Категорически влюблен - стр. 22
Мама так высоко подняла брови, что они почти слились с линией роста волос, а Таби провела большим пальцем по шее, обещая младшему брату медленную и мучительную смерть. Тот захихикал и, поперхнувшись крошкой, зашелся в мучительном кашле.
– Так тебе и надо, – удовлетворенно кивнула Таби. И пояснила для мамы: – Он опаздывает в универ. Проспал, наверное, как обычно. Хочу проверить.
– А вот и, кха-кха, благовидный пред… – начал было Илья, задыхаясь от кашля, но подзатыльник Таби его осадил. – Ай! Мам, скажи Каринке, чтобы руки не распускала!
Таби закатила глаза. Кариной ее называли только домашние, и это почему-то казалось правильным. Эдакое секретное имя только для самых близких, как у индейцев. Для остальных она давно уже была Таби. Класса с седьмого точно.
– Цыц! – Мама слабо улыбнулась и протянула Таби ключ на колечке. По обеим сторонам ее рта залегли глубокие морщины, а круги под глазами отливали синевой. Таби и на них старалась не смотреть. Просто удивительно, как ловко можно не замечать очевидного, если поставить себе такую цель.

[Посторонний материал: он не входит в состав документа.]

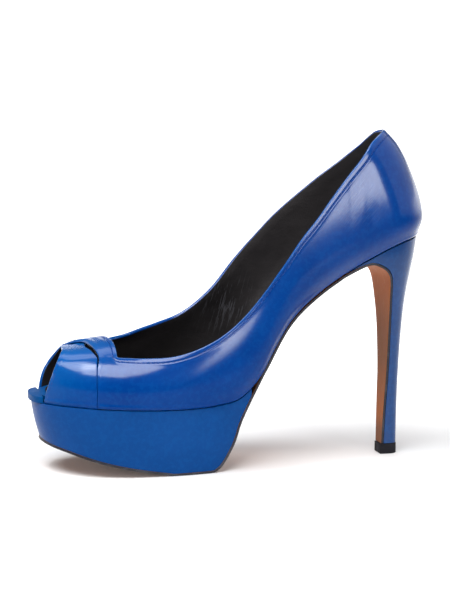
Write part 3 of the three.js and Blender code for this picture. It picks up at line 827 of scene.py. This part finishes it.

– Понял? – огрызнулась она на брата. – Цыц, мелюзга!
И, прежде чем тот успел ответить, выскочила за дверь.
Мамина болезнь впервые дала о себе знать шесть лет назад, когда Глеб (тогда еще студент) только въехал в квартиру по соседству. Она частенько спотыкалась, но каждый раз смеялась над собой и шутила, что ее «левая нога совсем от рук отбилась! Устроила революцию и перестала подчиняться органам власти». Шуточка была так себе, поэтому Таби с Ильей выразительно переглядывались и на счет три демонстративно закатывали глаза. Мол, что взять с матери, которая работает в детском саду и целыми днями общается только с малышней?
Они же не знали, что шутка была не просто шуткой.
Диагноз «рассеянный склероз» все расставил по своим местам. Оказалось, он вообще не имеет ничего общего со стариками, которые забывают, что тумбочка называется тумбочкой, а кровать – кроватью. Просто мамины иммунные клетки по какой-то причине решили атаковать нервные волокна своего же организма. В результате команды мозга просто перестали доходить до разных участков тела. Мамин мозг говорил ноге «иди», но она не получала команду. Сначала просто спотыкалась, а потом и вовсе перестала быть опорой: мама ходила только по стеночке и почти волокла за собой ногу, которая все время норовила вывернуться под странным углом.
Таби старалась не думать о том, возможно ли, что команду не получит какой-то жизненно важный орган. Например, мамины легкие.
Или сердце.
Она зажмурилась, прогоняя из головы страшную картинку, и мысленно напомнила себе проверить, не начали ли отрастать рыжие корни. Они с Ильей были как два факела – оба в мать, – пока она не решила сменить цвет волос на горький шоколад. Таби была убеждена, что с темными локонами выглядит взрослее и сексуальнее, но Илья при каждом удобном (и неудобном) случае пытался «позолотить ей ручку», чтобы она навела порчу на математичку, которая уже замучила его своими олимпиадами. Короче, тонко намекал на то, что она теперь похожа на цыганку, за что и получал в бубен.
Ключ легко скользнул в замочную скважину, и Таби тихо вошла в прихожую Глеба. Беззвучно стянула ботинки и, мягко ступая по веселенькому розовому ковру с лягушатами, прошла в единственную комнату, которая служила Глебу и спальней, и гостиной, и рабочим кабинетом.